# What is being asked
Return all of the lines below exactly as they are.

# Entries shown
☆ ☆ ☆ ☆ ☆ ☆ ☆

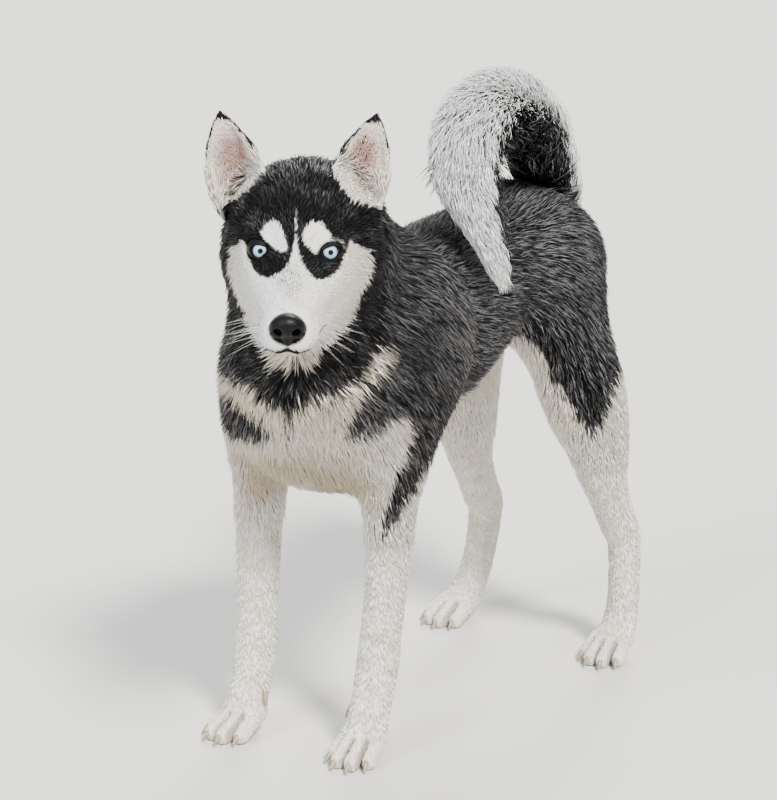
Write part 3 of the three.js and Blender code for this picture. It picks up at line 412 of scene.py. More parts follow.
def part_weights(p, parts):
    """Share of each part at a place; the whole head counts as head, also where the neck runs through it."""
    d = np.stack(parts, 1)
    w = np.exp(-np.clip(d - d.min(1, keepdims=True), 0, 120) / PART_BLEND)
    w /= w.sum(1, keepdims=True)
    share = smoothstep(26, 9, d[:, HEAD_PART]) * smoothstep(104, 74, to_head(p)[:, 1])
    w *= 1 - share[:, None]
    w[:, HEAD_PART] += share
    return w


# Coat depth: how far the skin lies under the tips of the hair, first on the trunk, chest, neck and
# croup, then on a foot, at the foot of a leg and at its top.
BODY_COATS = (12, 13, 15, 12)
FOOT_COAT = 1.6
LEG_COAT = (2.8, 9.0)
RUFF_REGION = capsule([-12, -160, 470], [58, -268, 560], 70, 46)
CHEST_REGION = capsule([-10, -215, 440], [-10, -215, 340], 42, 40)
BREECH_REGIONS = [
    capsule([MID + s * 62, 275, 440], [MID + s * 88, 292, 262], 26, 26) for s in (-1, 1)
]
RUFF_EXTRA, BREECH_EXTRA = 4, 5
# The tail under its hair: the solids' stations, fuller on the inside of the curl at the root and
# drawn in towards a pointed wisp at the tip. The core takes a share of the hair's reach.
HAIR_TAIL = [
    TAIL[0],
    *([x - 6, y - 4, z, reach] for x, y, z, reach in TAIL[1:4]),
    *TAIL[4:11],
    [61, 4, 557, 24], [80, -2, 534, 17], [92, -4, 510, 11], [99, -2, 492, 5],
]
CORE_SHARES = [0.6, 0.75, 0.82, 0.8, 0.62] + [0.45] * (len(HAIR_TAIL) - 5)
tail_core = chain([[*row[:3], row[3] * share] for row, share in zip(HAIR_TAIL, CORE_SHARES)])


def head_coat(q):
    m = mirrored(q)
    back = smoothstep(-30, 60, q[:, 1])
    cheek = smoothstep(38, 62, m[:, 0]) * smoothstep(0, 50, q[:, 1]) * (1 - smoothstep(-10, 25, q[:, 2]))
    throat = smoothstep(0, 50, q[:, 1]) * (1 - smoothstep(-80, -40, q[:, 2]))
    eye = 1 - smoothstep(12, 26, np.linalg.norm(m - EYE, axis=1))
    under_lip = smoothstep(-66, -72, q[:, 2]) * smoothstep(-60, -80, q[:, 1])
    return (1.3 + 3.6 * back + 6 * cheek + 6 * throat + 3.5 * under_lip) * (1 - 0.5 * eye)


def coat_depth(p, weights):
    rise = smoothstep(140, 380, p[:, 2])
    leg = LEG_COAT[0] + (LEG_COAT[1] - LEG_COAT[0]) * rise
    full = np.ones(len(p))
    body_coats = [depth * full for depth in BODY_COATS]
    depths = np.stack([*body_coats, leg, FOOT_COAT * full, head_coat(to_head(p))], 1)
    ruff = np.maximum(1 - smoothstep(0, 40, RUFF_REGION(p)), 1 - smoothstep(0, 40, CHEST_REGION(p)))
    breech = np.max([1 - smoothstep(0, 24, region(p)) for region in BREECH_REGIONS], axis=0)
    extra = RUFF_EXTRA * ruff * (1 - weights[:, HEAD_PART]) + BREECH_EXTRA * breech
    return (depths * weights).sum(1) + extra


def body_coated(p):
    """The body without its tail and ears, as deep as its skin lies."""
    parts = part_fields(p)
    return joined_body(parts) + coat_depth(p, part_weights(p, parts))


def table_at(table, v):
    table = np.array(table, float)
    return np.interp(v, table[:, 0], table[:, 1])


def ear_frame(q):
    """Place across the ear from -1 to 1, distance behind its front edge, half its width and its depth."""
    m = mirrored(q)
    z = m[:, 2]
    inner, outer = table_at(EAR_INNER, z), table_at(EAR_OUTER, z)
    half = np.maximum((outer - inner) / 2, 1.5)
    across = (m[:, 0] - (inner + outer) / 2) / half
    return across, m[:, 1] - table_at(EAR_FRONT, z), half, table_at(EAR_DEPTH, z)


EAR_INSET = 1.0
EAR_RIM = 3.2


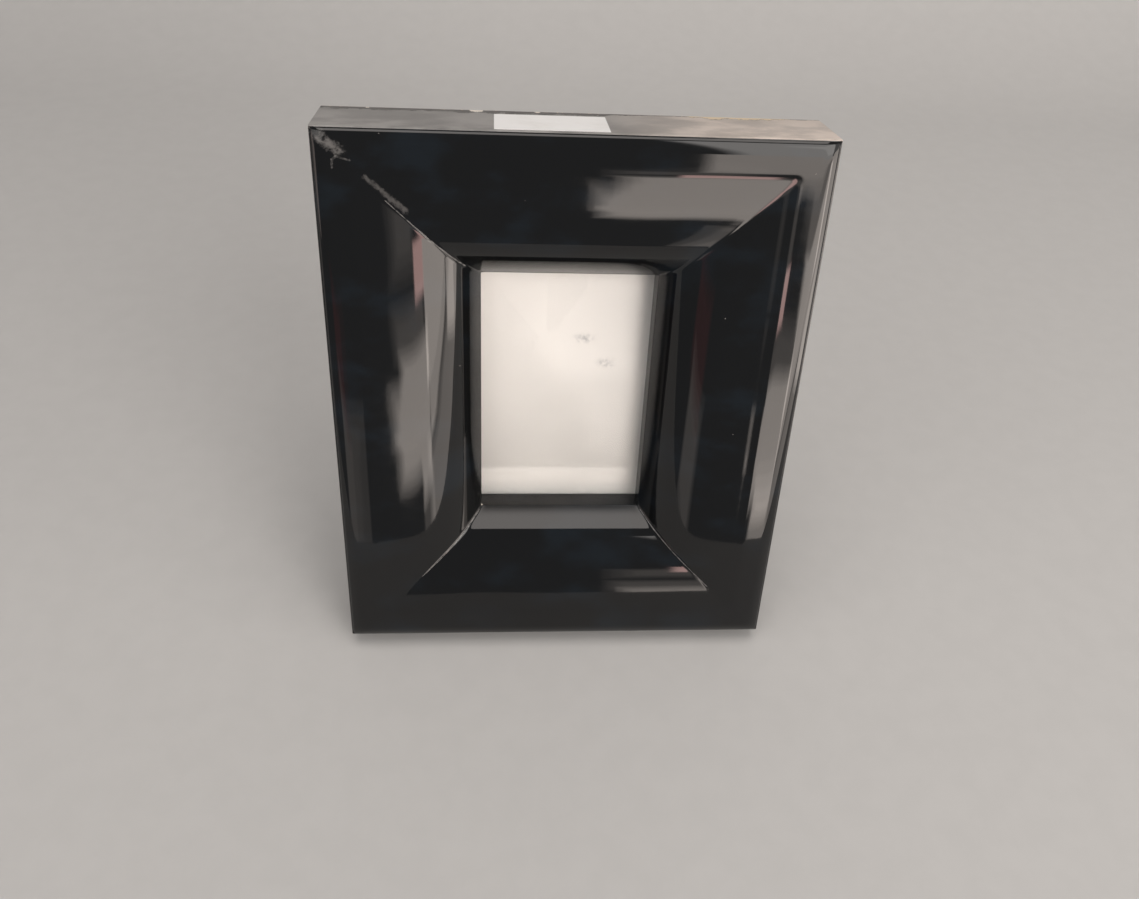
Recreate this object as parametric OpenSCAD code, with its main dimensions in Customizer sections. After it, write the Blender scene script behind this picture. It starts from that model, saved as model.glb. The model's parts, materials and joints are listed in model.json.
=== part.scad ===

☆ ☆ ☆ ☆ ☆ ☆ ☆

# Response below
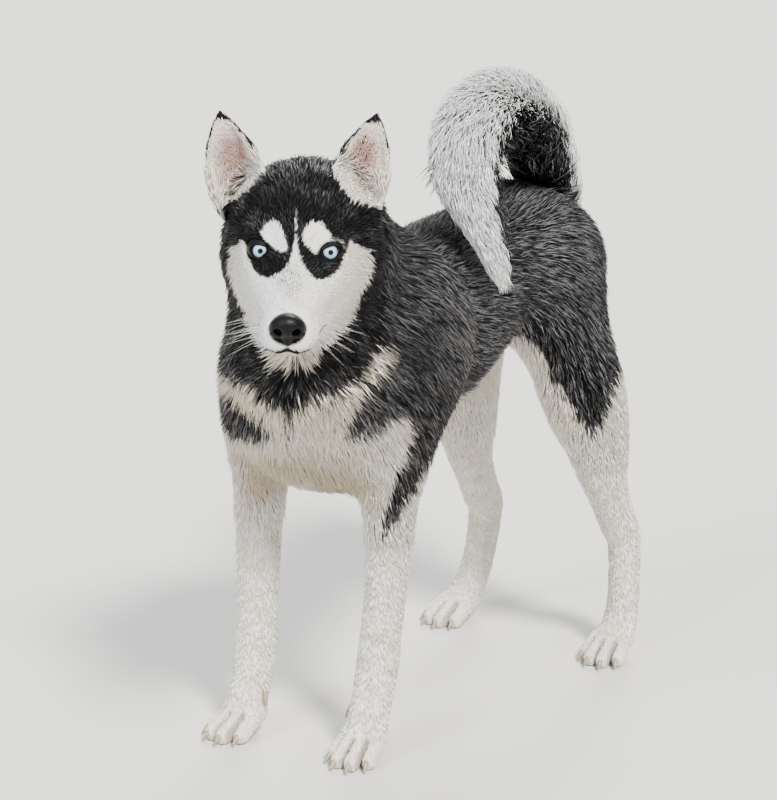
Write part 3 of the three.js and Blender code for this picture. It picks up at line 412 of scene.py. More parts follow.
def part_weights(p, parts):
    """Share of each part at a place; the whole head counts as head, also where the neck runs through it."""
    d = np.stack(parts, 1)
    w = np.exp(-np.clip(d - d.min(1, keepdims=True), 0, 120) / PART_BLEND)
    w /= w.sum(1, keepdims=True)
    share = smoothstep(26, 9, d[:, HEAD_PART]) * smoothstep(104, 74, to_head(p)[:, 1])
    w *= 1 - share[:, None]
    w[:, HEAD_PART] += share
    return w


# Coat depth: how far the skin lies under the tips of the hair, first on the trunk, chest, neck and
# croup, then on a foot, at the foot of a leg and at its top.
BODY_COATS = (12, 13, 15, 12)
FOOT_COAT = 1.6
LEG_COAT = (2.8, 9.0)
RUFF_REGION = capsule([-12, -160, 470], [58, -268, 560], 70, 46)
CHEST_REGION = capsule([-10, -215, 440], [-10, -215, 340], 42, 40)
BREECH_REGIONS = [
    capsule([MID + s * 62, 275, 440], [MID + s * 88, 292, 262], 26, 26) for s in (-1, 1)
]
RUFF_EXTRA, BREECH_EXTRA = 4, 5
# The tail under its hair: the solids' stations, fuller on the inside of the curl at the root and
# drawn in towards a pointed wisp at the tip. The core takes a share of the hair's reach.
HAIR_TAIL = [
    TAIL[0],
    *([x - 6, y - 4, z, reach] for x, y, z, reach in TAIL[1:4]),
    *TAIL[4:11],
    [61, 4, 557, 24], [80, -2, 534, 17], [92, -4, 510, 11], [99, -2, 492, 5],
]
CORE_SHARES = [0.6, 0.75, 0.82, 0.8, 0.62] + [0.45] * (len(HAIR_TAIL) - 5)
tail_core = chain([[*row[:3], row[3] * share] for row, share in zip(HAIR_TAIL, CORE_SHARES)])


def head_coat(q):
    m = mirrored(q)
    back = smoothstep(-30, 60, q[:, 1])
    cheek = smoothstep(38, 62, m[:, 0]) * smoothstep(0, 50, q[:, 1]) * (1 - smoothstep(-10, 25, q[:, 2]))
    throat = smoothstep(0, 50, q[:, 1]) * (1 - smoothstep(-80, -40, q[:, 2]))
    eye = 1 - smoothstep(12, 26, np.linalg.norm(m - EYE, axis=1))
    under_lip = smoothstep(-66, -72, q[:, 2]) * smoothstep(-60, -80, q[:, 1])
    return (1.3 + 3.6 * back + 6 * cheek + 6 * throat + 3.5 * under_lip) * (1 - 0.5 * eye)


def coat_depth(p, weights):
    rise = smoothstep(140, 380, p[:, 2])
    leg = LEG_COAT[0] + (LEG_COAT[1] - LEG_COAT[0]) * rise
    full = np.ones(len(p))
    body_coats = [depth * full for depth in BODY_COATS]
    depths = np.stack([*body_coats, leg, FOOT_COAT * full, head_coat(to_head(p))], 1)
    ruff = np.maximum(1 - smoothstep(0, 40, RUFF_REGION(p)), 1 - smoothstep(0, 40, CHEST_REGION(p)))
    breech = np.max([1 - smoothstep(0, 24, region(p)) for region in BREECH_REGIONS], axis=0)
    extra = RUFF_EXTRA * ruff * (1 - weights[:, HEAD_PART]) + BREECH_EXTRA * breech
    return (depths * weights).sum(1) + extra


def body_coated(p):
    """The body without its tail and ears, as deep as its skin lies."""
    parts = part_fields(p)
    return joined_body(parts) + coat_depth(p, part_weights(p, parts))


def table_at(table, v):
    table = np.array(table, float)
    return np.interp(v, table[:, 0], table[:, 1])


def ear_frame(q):
    """Place across the ear from -1 to 1, distance behind its front edge, half its width and its depth."""
    m = mirrored(q)
    z = m[:, 2]
    inner, outer = table_at(EAR_INNER, z), table_at(EAR_OUTER, z)
    half = np.maximum((outer - inner) / 2, 1.5)
    across = (m[:, 0] - (inner + outer) / 2) / half
    return across, m[:, 1] - table_at(EAR_FRONT, z), half, table_at(EAR_DEPTH, z)


EAR_INSET = 1.0
EAR_RIM = 3.2


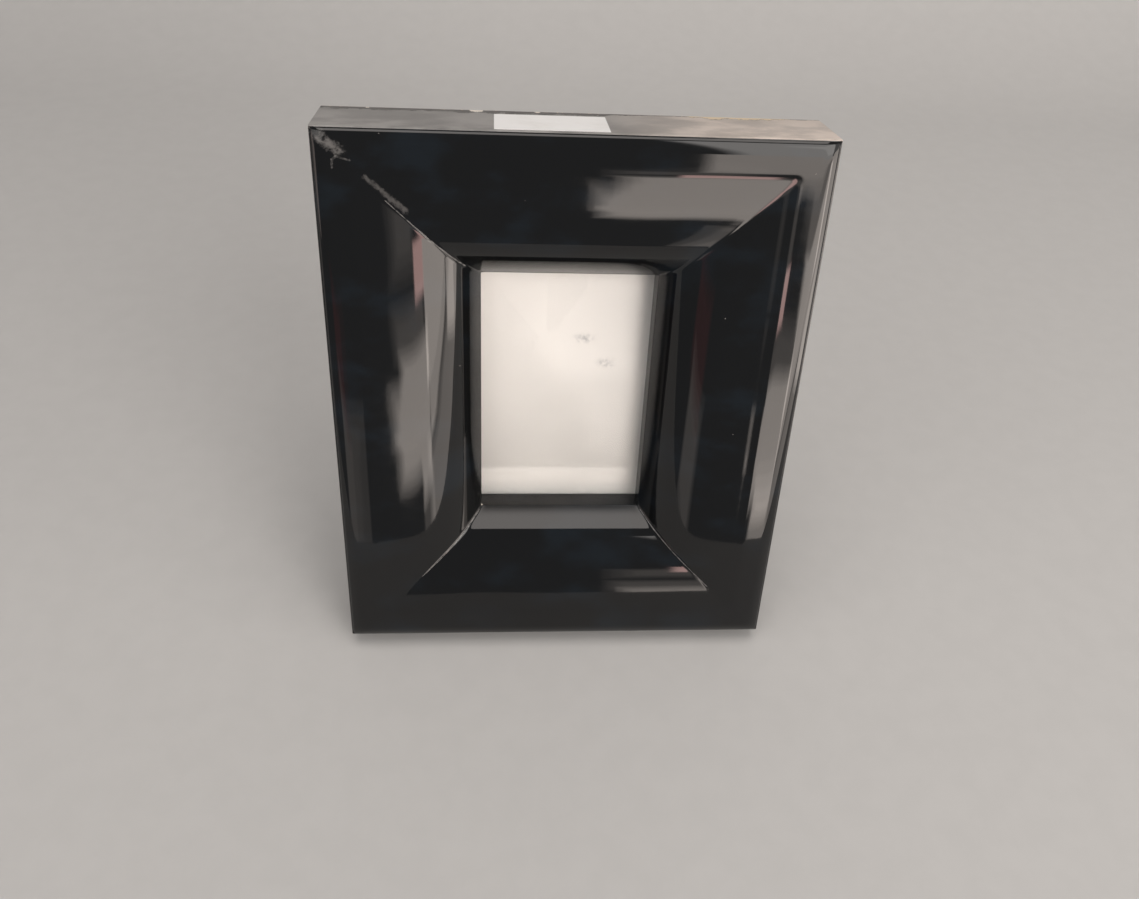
Recreate this object as parametric OpenSCAD code, with its main dimensions in Customizer sections. After it, write the Blender scene script behind this picture. It starts from that model, saved as model.glb. The model's parts, materials and joints are listed in model.json.
=== part.scad ===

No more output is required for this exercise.